Between 2012 and 2017, the Pazardzhik Regional Museum of History received a total of 1,500 such artifacts, and the “Prof. Mieczyslaw Domaradzki" Museum of Archaeology in the town of Septemvri received some 1,300 artifacts that have been captured from treasure hunters.
Some 300 of these have been made part of an exhibition entitled “Rescued Cultural Riches" designed to showcase the most interesting of them while further raising awareness of the plight of treasure hunting.
The Pazardzhik Museum’s exhibition with archaeological finds seized from treasure hunters is by far not the first of its kind in Bulgaria.
The items have been showcased as they were seized. Archaeologists and museum experts, however, have little clue about their origins because the arrested treasure hunters traditionally deny any involvement in treasure hunting, and, respectively, do not reveal the places where the artifacts were harvested.
The bronze figurine depicting a Roman woman. Photo: TV grab from BNT
An Ancient Roman female figurine made of bronze, and dating back to the Late Antiquity has been picked as the emblem of the exhibition of rescued artifacts in Bulgaria’s Pazardzhik.
“This statuette really deserves attention. It is a bronze statuette from the 2nd-3rd century AD of a Roman woman," says Boris Hadzhiyski, Director of the Pazardzhik Regional Museum of History, as cited by BNT.
Valentina Taneva, chief curator of the Museum’s Archaeology Department, often accompanies the police in their raids against treasure hunters. In one such raids, the police officers seized the ancient ceramic vessels that are on display in the exhibition.
“These vessels have been seized in a restaurant owned by one of the offenders. They had been kept in the restaurant’s refrigerator, and some of them contained a large number of silver rings," explains the archaeologist.
Other items featured in the “Rescued Cultural Riches" exhibition in Bulgaria’s Pazardzhik include adornments, metal works, coins, arms, ethnographic items, and works of art such as icons.
Adornments and pottery vessels displayed in the exhibition.

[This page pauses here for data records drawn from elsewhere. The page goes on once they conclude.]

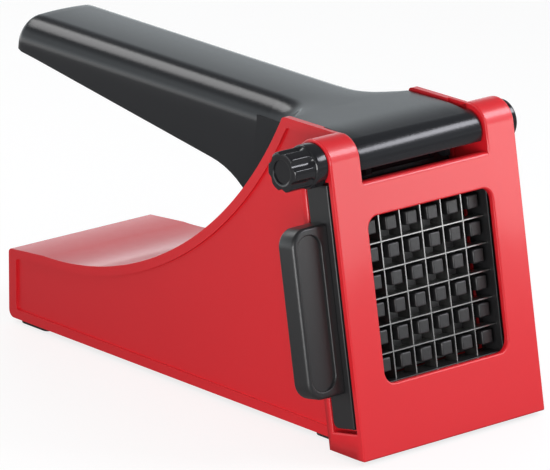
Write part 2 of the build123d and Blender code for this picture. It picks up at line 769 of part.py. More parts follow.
def retainer_screw_places():
    """Where the four small screws of the blade retainer stand."""
    low = window_sill - retainer_screw_top_inset
    high = window_top + retainer_screw_top_inset
    return [(x, up) for x in (-retainer_screw_half_x, retainer_screw_half_x) for up in (low, high)]


def make_retainer():
    ring = box(cartridge_left, cartridge_right, blade_rear, cartridge_rear, cartridge_bottom, cartridge_top)
    ring -= box(-half_window, half_window, 0, frame_depth, window_sill, window_top)
    for x, up in retainer_screw_places():
        hole = Pos(x, blade_rear, up) * Rot(X=90)
        ring -= hole * Cylinder(retainer_screw_radius, 4 * retainer_thickness)
        sink = Pos(x, cartridge_rear, up) * Rot(X=90)
        sink_radius = retainer_screw_head_radius + retainer_screw_head_clearance
        ring -= sink * Cylinder(sink_radius, 2 * retainer_screw_head_height)
    return leaned(ring)


def make_retainer_screws():
    height = retainer_screw_head_height
    socket = (retainer_screw_socket_radius, retainer_screw_socket_depth)
    length = retainer_screw_length - height
    one = screw(retainer_screw_radius, length, retainer_screw_head_radius, height, *socket)
    seat = cartridge_rear - height
    return [leaned(Pos(x, seat, up) * Rot(X=90) * one) for x, up in retainer_screw_places()]


pieces = {
    "body_shell": make_housing(),
    "front_frame": make_frame(),
    "frame_screws": Compound(children=make_frame_screws()),
    "axle_rod": make_axle_rod(),
    "axle_head": make_axle_head(),
    "knob": make_knob(),
    "knob_insert": make_knob_insert(),
    "knob_cap": make_knob_cap(),
    "lever": make_lever(),
    "pusher_plate": make_pusher(),
    "pusher_screws": Compound(children=make_pusher_screws()),
    "cartridge_frame": make_cartridge(),
    "blade_retainer": make_retainer(),
    "retainer_screws": Compound(children=make_retainer_screws()),
}
foot_names = ["foot_front_left", "foot_front_right", "foot_rear_left", "foot_rear_right"]
for name, (x, y) in zip(foot_names, foot_places()):
    pieces[name] = make_foot(x, y)
for number, place in enumerate(blade_places, 1):
    pieces[f"blade_v{number}"] = make_upright_blade(place)
    pieces[f"blade_h{number}"] = make_level_blade(-place)

bounds = Compound([solid for piece in pieces.values() for solid in piece.solids()]).bounding_box()
to_origin = Pos(-bounds.center().X, -bounds.center().Y, -bounds.min.Z)

os.makedirs("parts", exist_ok=True)
for name, piece in pieces.items():
    solids = (to_origin * piece).solids()
    export_step(solids[0] if len(solids) == 1 else Compound(solids), f"parts/{name}.step")
print("moved by", to_origin.position)
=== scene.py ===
import math
import bpy
from mathutils import Matrix, Vector


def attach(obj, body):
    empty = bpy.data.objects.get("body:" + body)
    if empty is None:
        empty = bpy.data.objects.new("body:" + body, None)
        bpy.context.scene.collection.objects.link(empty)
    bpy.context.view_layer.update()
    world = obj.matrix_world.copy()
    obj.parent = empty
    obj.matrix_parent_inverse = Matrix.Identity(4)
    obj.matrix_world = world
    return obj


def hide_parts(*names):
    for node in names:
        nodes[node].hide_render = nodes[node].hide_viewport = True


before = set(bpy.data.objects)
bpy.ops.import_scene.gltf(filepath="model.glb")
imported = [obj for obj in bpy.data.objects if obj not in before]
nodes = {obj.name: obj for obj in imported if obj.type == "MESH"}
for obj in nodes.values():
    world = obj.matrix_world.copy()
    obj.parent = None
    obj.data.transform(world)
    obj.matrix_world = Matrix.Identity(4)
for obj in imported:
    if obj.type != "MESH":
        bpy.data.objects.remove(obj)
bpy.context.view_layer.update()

bpy.ops.object.select_all(action="DESELECT")

# ---- The table, the backdrop, the lamps and the camera ----
# A plain pale studio: a white table that keeps the machine's soft shadow, a white backdrop that
# gloss mirrors as a graded wall of light, and soft lamps at the front right, the left and the rear.
scene = bpy.context.scene
scene.view_settings.view_transform = "Standard"


class Term:
    """A value in a material's node tree. Sums and products of terms add its Math nodes."""

    def __init__(self, finish, socket):
        self.finish = finish
        self.socket = socket

    def __add__(self, other):
        return self.finish.math("ADD", self, other)

    def __mul__(self, other):
        return self.finish.math("MULTIPLY", self, other)

    __radd__ = __add__
    __rmul__ = __mul__


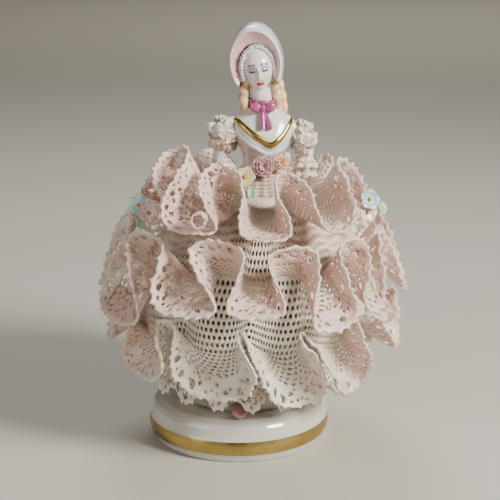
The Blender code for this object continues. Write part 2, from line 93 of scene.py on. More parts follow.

Photos: TV grabs from BNT
Destruction by treasure hunters continues on a daily basis in Bulgaria’s Pazardzhik District – as it does everywhere in Bulgaria – even though a number of the looters have actually been sentenced for their crimes in the past five years.
“A total of 35 people have been sentenced, mostly to fines or suspended sentences," Museum Director Hadzhiyski says.
“It seems that more effective sentences are need because at the end of the day they are let go," adds Taneva.
By the end of 2017, the History Museum in Bulgaria’s Pazardzhik is expected to receive the archaeological artifacts seized from treasure hunters under a total of three court trials currently in progress.
Bulgaria’s treasure hunters often use heavy or hi-tech equipment for their destructive raids, as demonstrated by these police photos from the exhibition. Photos: TV grabs from BNT
The exhibition of archaeological and historical artifacts seized from treasure hunters, “Rescued Cultural Riches", which was formally opened for visitors on November 1, 2017, can be seen until December 1, 2017, at the Pazardzhik Museum of History.
Treasure hunting and illegal trafficking of antiques have been rampant in Bulgaria after the collapse of the communism regime in 1989 (and allegedly before that). Estimates vary but some consider this the second most profitable activity for the Bulgarian mafia after drug trafficking.
An estimate made in November 2014 by the Forum Association, a NGO, suggests its annual turnover amounts to BGN 500 million (app. EUR 260 million), and estimates of the number of those involved range from about 5 000 to 200 000 – 300 000, the vast majority of whom are impoverished low-level diggers.
According to the estimate of another archaeologist from the Institute,Assoc. Prof. Sergey Torbatov, there might be as many as 500,000 people dealing with treasure hunting in Bulgaria.
One of the most compelling reports in international media on Bulgaria’s treasure hunting plight is the 2009 documentary of Dateline on Australia’s SBS TV entitled “Plundering the Past"(in whose making a member of the ArchaeologyinBulgaria.com participated). Focusing on the fate of the Ancient Roman colony Ratiaria in Northwest Bulgaria, the film makes it clear that treasure hunting destruction happens all over the country on a daily basis.